Recently, BVT engineers Sam and Cam completed a Working at Heights training course through Tai Poutini Polytechnic. BVT have been carrying out more and more fall arrest and construction monitoring where falling from a height is a risk, and completion of the course allows us to demonstrate our competence against NZQA Unit Standard 15757 – Use, install and disestablish proprietary fall arrest systems when working at height.
At the beginning of the course, the need for Working at Heights knowledge was outlined. While Worksafe must be notified for non-routine work over 5 m, and the old Health and Safety in Employment Regulations required specific controls at heights over 3 m, reasonable and practicable steps must now be taken to prevent harm during work at any height at which there is a risk of injury from a fall, (HSE Regulations 1995 and BPG for Working at Heights 2012).

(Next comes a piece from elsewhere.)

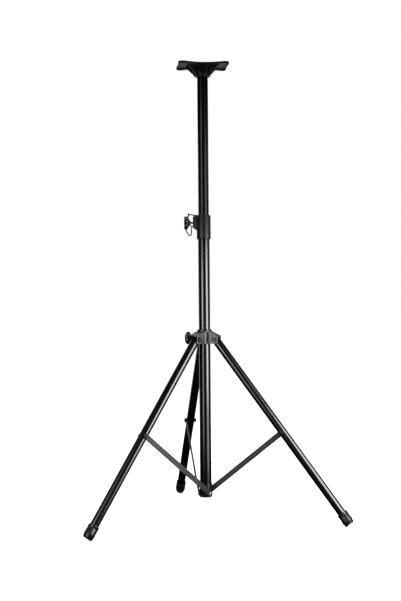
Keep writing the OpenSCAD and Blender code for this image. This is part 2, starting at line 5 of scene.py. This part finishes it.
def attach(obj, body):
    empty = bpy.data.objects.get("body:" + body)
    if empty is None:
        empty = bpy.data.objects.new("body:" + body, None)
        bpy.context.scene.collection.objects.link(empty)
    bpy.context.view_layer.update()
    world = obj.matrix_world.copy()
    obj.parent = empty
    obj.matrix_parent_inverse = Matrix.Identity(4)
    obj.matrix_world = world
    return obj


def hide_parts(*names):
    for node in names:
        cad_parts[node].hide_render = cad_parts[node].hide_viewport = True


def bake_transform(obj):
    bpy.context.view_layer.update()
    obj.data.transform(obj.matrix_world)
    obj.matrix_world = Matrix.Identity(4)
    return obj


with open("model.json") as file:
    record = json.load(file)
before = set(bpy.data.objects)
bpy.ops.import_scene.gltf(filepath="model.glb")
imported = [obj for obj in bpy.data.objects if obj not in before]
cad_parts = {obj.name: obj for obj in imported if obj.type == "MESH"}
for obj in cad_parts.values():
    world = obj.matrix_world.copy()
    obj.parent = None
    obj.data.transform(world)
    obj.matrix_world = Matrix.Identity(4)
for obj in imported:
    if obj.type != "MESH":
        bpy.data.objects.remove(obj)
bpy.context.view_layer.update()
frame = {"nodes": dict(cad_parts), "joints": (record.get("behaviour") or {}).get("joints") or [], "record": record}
nodes = frame["nodes"]
joint_at = {joint["name"]: Vector(joint["pos_m"]) for joint in frame["joints"] if "pos_m" in joint}
body_of = {node: body for body, members in frame["record"]["behaviour"]["bodies"].items() for node in members}

# ---------------------------------------------------------------- driving dimensions
# Lengths are in millimetres and directions in degrees, except where a name ends in _M (metres).
ORDER = ("rear", "left", "right")
LEG_AZ = {"rear": 90, "left": 210, "right": 330}

# Legs: lean from the pole, tube, length from pivot to sole, rubber foot, half width over a fork's two ears
LEG_ANGLE = 37.1
LEG_R = 14
LEG_LEN = 722
FOOT_LEN = 42
FORK_HALF = 19.5

# Braces: distance down the leg, height of the lower pivot, inner face of the bar at its top and at its foot
BRACE_AT = 366.8
BRACE_FOOT_Z = 83
BAR_TOP_Y = 14.3
BAR_FOOT_Y = 21.1
BAR_T = 2.5
BAR_SCREW_HEAD = 3

# Screws: shank, half the width across flats, a head radius just past the corners, heights, thread, clearance
SCREW_R = 4
HEX_FLAT = 6.235
HEX_CORNER = 7.3
HEAD_H = 4.4
NUT_H = 5.5
THREAD_PAST_NUT = 1.5
THREAD_PITCH = 1.25
THREAD_DEPTH = 0.7
GAP = 0.05

# Clamps of the collar and the hub: direction and height of each screw, reach of its knob and its ends
CLAMP_AZ = 168
CLAMP_Z_M = joint_at["collar_knob_turn"].z
HUB_KNOB_AZ = 150
HUB_KNOB_Z_M = joint_at["hub_knob_turn"].z
KNOB_NECK_X = 43
KNOB_BORE = 12.5
CLAMP_SCREW_END = 55
COLLAR_SCREW_START = 21
HUB_SCREW_START = 20.6

# Safety pin: where it leaves its lug, its slope, and its two ends along its own axis
PIN_R = 2
PIN_HEAD_R = 3
PIN_LUG_REACH = 25
PIN_Z = 990.2
PIN_SLOPE = 12
PIN_TIP = -6.3
PIN_END = 27.7

LANYARD_D_M = 0.004
LANYARD_STRANDS = 4
LANYARD_TURNS_PER_M = 60


# ---------------------------------------------------------------- camera
CAM_DISTANCE_M = 3.4
CAM_HEIGHT_M = 0.713
CAM_AZIMUTH = -101.7
CAM_YAW = 0.211
CAM_ROLL = -0.485
LENS = 62.24


def turn(degrees, axis, size=4):
    return Matrix.Rotation(math.radians(degrees), size, axis)


camera = bpy.data.objects.new("camera", bpy.data.cameras.new("camera"))
bpy.context.scene.collection.objects.link(camera)
camera.data.sensor_fit = "VERTICAL"
camera.data.sensor_height = 36
camera.data.lens = LENS
camera.data.clip_end = 200
camera.matrix_world = (
    turn(CAM_AZIMUTH, "Z")
    @ Matrix.Translation((CAM_DISTANCE_M, 0, CAM_HEIGHT_M))
    @ turn(90 + CAM_YAW, "Z")
    @ turn(90, "X")
    @ turn(CAM_ROLL, "Z")
)
bpy.context.scene.camera = camera
bpy.context.scene.view_settings.view_transform = "Standard"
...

The first day of the course was familiarisation with the basic safety equipment used when working at height and what to look out for when checking gear. Some faults in gear are obvious, but others are not. For example, most gear should have a CE, EN or AS/NZS standard displayed showing that it has the strength required for fall arrest. It’s much better to spend a few seconds checking the gear you’re using is up to standard before you use it, rather than finding out that it isn’t when you’re falling off the side of a building.
The second morning was spent learning about and setting up fall arrest and fall restraint systems. The difference between arrest and restraint is that fall arrest catches you when you fall, whereas fall restraint prevents you from falling in the first place by restricting access to edges. For our applications, mainly rooftop inspections, we will mainly be using fall restraint systems.
Finally, the guys finished off with some practice rescues as a group. These involved constructing a pulley system to take the slack off the fallen person’s line so that they could be transferred to a new line and then lowered to the ground using a descender.
As a result of attending the working at heights course Sam and Cam not only have the required unit standards to work in a fall arrest harness, but also have increased confidence to use the associated equipment.